There isn't much to say other than the fact that these brownies are just downright amazing. So I will let you look at them to absorb the full extent of their awesome, and I will comment on them:


Look at that fudgy brownie. Combined with the rich-sweet-coconut-y filling, and Joy the Baker's certifiably amazing frosting piled a half-inch high on top of the brownie!

Imagine sinking your teeth down into an incredibly fudge-y version of a Mound bar. Now, if you don't like Mound bars, I'm sure this description does not sound very appealing. I am here to tell you that no matter what your thoughts are on Mound bars, I bet you'll like these.

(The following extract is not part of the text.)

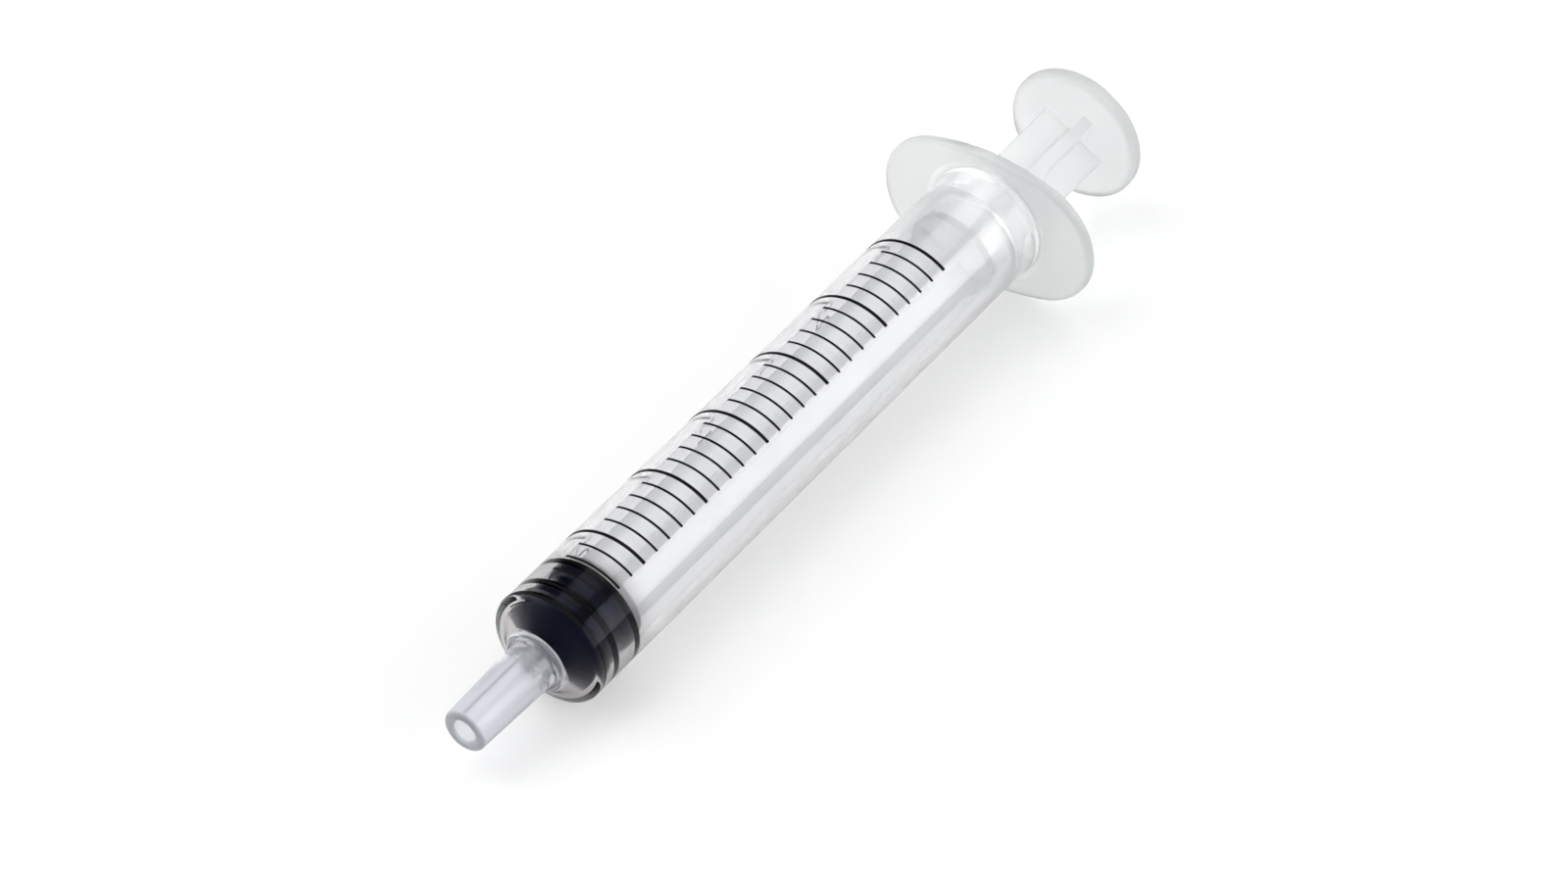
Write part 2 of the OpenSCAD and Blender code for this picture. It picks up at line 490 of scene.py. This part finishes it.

This is it in pre-baked form. Just LOOK at the chocolatey, fudgy, sweet, coconuty, moundy, scrumdiddiliumptious, goodness! (I just made up about half of the words in that sentence.) Doesn't it just look... amazing? Don't you want to go make them now?
I've basically run out of things to say about these, so I will just let you make yourself hungry by looking at more pictures, and then I will give you my one piece of life advice that I have learned in my long 13 years: make these. And then devour them.


-Audrey

Mound Bar Brownies
Courtesy of In Katrina's Kitchen

INGREDIENTS:

  • 1 box brownie mix
  • 5 1/3 Cups shredded, unsweetened coconut
  • 14oz Can sweetened condensed milk
  • 1 ½ Cups powdered sugar
  • 1 batch of Joy the Baker's Best Chocolate Buttercream Frosting (see below)

DIRECTIONS:

  1. Prepare brownies according to box directions and let cool completely.
  2. In the bowl of your mixer combine coconut, sweetened condensed milk, and powdered sugar until all ingredients are incorporated.
  3. Spread coconut mixture over brownies.
  4. Spread frosting over the coconut mixture. Refrigerate.
  5. Enjoy!

The Best Chocolate Buttercream Frosting
Courtesy of Joy the Baker
Makes enough to frost 24 cupcakes or one 8-inch layer cake

Ingredients: 
1 1/2 sticks (3/4 cup) unsalted butter, softened
1/2 cup unsweetened cocoa powder
1/2 teaspoon salt
2 1/4 cup powdered sugar, sifted
1 teaspoon pure vanilla extract
2 tablespoons milk
1/2 cup heavy cream
1/3 cup Ovaltine

1. Cream together butter, cocoa powder and salt. Butter mixture will be very thick.
2. Turn off the mixer, scrape down the sides of the bowl and add powdered sugar. Turn mixer on low and mix in powdered sugar while adding milk and vanilla extract. As the sugar incorporates, raise the speed of the mixer to beat the frosting. Beat until smooth. 
3. In a 1-cup measuring glass, stir together heavy cream and Ovaltine. Turn mixer speed to medium and pour cream mixture into frosting in a slow, steady stream, until you’ve reached your desired consistency.  You may not need the full amount of Ovaltine and cream.
4. Spread or pipe onto cupcakes.  Yuuuuuuuuum!!